Researchers in Japan are meanwhile using iPS cell technology to pave the way to better drugs. For instance, CiRA’s Kohei Yamamizu recently reported developing a cellular model of the blood–brain barrier made entirely from human iPS cells. It could become a useful tool for testing drugs for brain diseases.

All eyes, however, are back on Kobe City Medical Center General Hospital, which is resuming its retina trial—this time with iPS cells from donors instead of cells from patients themselves. Using CiRA’s bank of iPS cells, there are significant time and cost savings—it could be one fifth the cost of cell preparation and patient transplant or less. The initial study, with its personalized approach, reportedly cost about $875,000 for just one patient. “We plan to evaluate the efficacy of transplanting the [donor] cells and consider the feasibility of using this method as a routine treatment in the future, accessible to the wider society,” study co-leader Masayo Takahashi of the RIKEN Center for Developmental Biology said at a February press conference in Kobe. Her husband Jun Takahashi, a researcher at CiRA, is also planning to use donor-derived iPS cells for a clinical application—to help treat patients with Parkinson’s disease.

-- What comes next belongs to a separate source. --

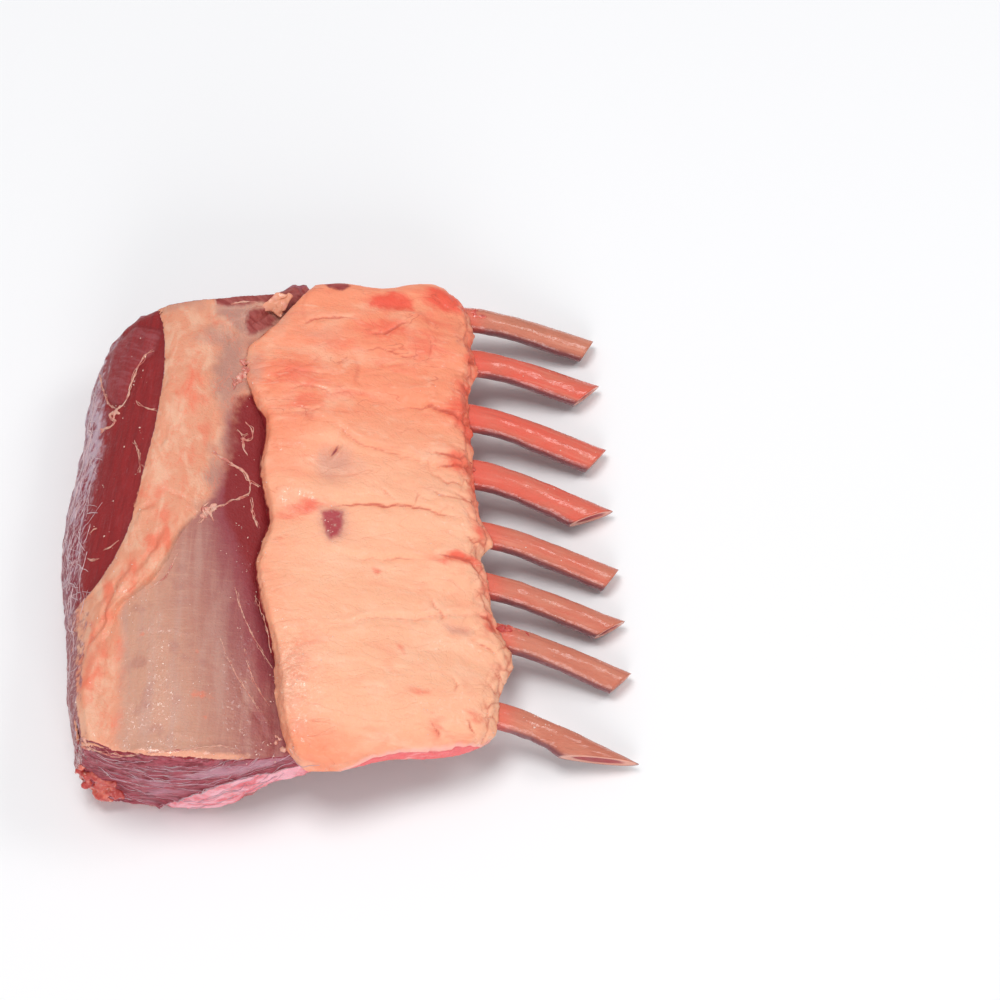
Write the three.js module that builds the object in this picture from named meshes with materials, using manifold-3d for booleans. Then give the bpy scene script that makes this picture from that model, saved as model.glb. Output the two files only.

Nagy admits the promise of personalized cell regeneration is probably too costly for mainstream use, and he believes genomic editing—in which DNA is inserted or deleted—is key to safe iPS cell implants. For his part, Yamanaka is cautiously optimistic about iPS cells as a therapeutic tool.

“Regenerative medicine and drug discovery are the two key applications for iPS cells,” Yamanaka says. “With the use of iPS cell stock, we are now able to work quicker and cheaper, so that’s the challenge going forward.”